While locals sort through the rubble of this bizarre election, the drama in the North Country also rocked the political culture in Washington DC.
Speaking with CNN's John King on Sunday, House minority leader John Boehner acknowledged that Scozzafava's downfall was a complicated development for his party.
"I'm a big believer in Ronald Reagan's eleventh commandment: Never talk ill of another Republican," Boehner said.
"That wasn't followed in this race," King pointed out, to which Boehner answered, "I know."
Democrats, meanwhile, seemed to revel in the Republican mayhem.
Speaking on Meet the Press Sunday, White House advisor David Axelrod questioned whether politicians like Scozzafava could still operate within the GOP.
"I think it sends a very clear message to moderates within that party that there's no room at the inn for them," Axelrod said.

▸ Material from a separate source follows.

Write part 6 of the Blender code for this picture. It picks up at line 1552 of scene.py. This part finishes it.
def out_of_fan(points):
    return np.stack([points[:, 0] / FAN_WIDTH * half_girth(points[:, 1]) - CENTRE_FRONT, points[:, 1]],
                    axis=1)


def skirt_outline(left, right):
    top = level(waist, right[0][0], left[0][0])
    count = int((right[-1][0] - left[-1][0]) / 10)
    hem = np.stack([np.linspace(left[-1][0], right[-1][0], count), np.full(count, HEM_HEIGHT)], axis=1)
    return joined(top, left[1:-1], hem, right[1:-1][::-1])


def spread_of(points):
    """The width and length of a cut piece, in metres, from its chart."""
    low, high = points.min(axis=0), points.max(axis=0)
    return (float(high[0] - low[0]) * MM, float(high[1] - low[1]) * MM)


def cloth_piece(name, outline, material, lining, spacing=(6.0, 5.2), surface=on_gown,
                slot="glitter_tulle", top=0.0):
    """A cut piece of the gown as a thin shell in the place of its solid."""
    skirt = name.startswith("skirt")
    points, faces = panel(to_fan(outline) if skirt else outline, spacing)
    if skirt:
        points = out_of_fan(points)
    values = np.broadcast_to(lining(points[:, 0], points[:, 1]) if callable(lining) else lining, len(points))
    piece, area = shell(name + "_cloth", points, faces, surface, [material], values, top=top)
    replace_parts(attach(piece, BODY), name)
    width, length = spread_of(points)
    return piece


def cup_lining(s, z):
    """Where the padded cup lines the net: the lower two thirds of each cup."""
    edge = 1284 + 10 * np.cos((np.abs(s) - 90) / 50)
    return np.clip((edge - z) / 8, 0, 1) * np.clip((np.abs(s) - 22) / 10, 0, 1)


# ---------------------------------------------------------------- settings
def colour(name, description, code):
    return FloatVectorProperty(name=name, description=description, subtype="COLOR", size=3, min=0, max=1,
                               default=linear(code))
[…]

This campaign was already at a fever pitch before the weekend's twists and turns.
Conservative Doug Hoffman seemed to be surging, with activists from around the country pushing hard for a come-from-behind victory.
But with labor groups pushing his get-out-the-vote effort Democrat Bill Owens could still manage an upset.
Both campaigns have high profile visits today - with vice president Joe Biden stumping for Owens and conservative activist and actor Fred Thompson appearing with Hoffman.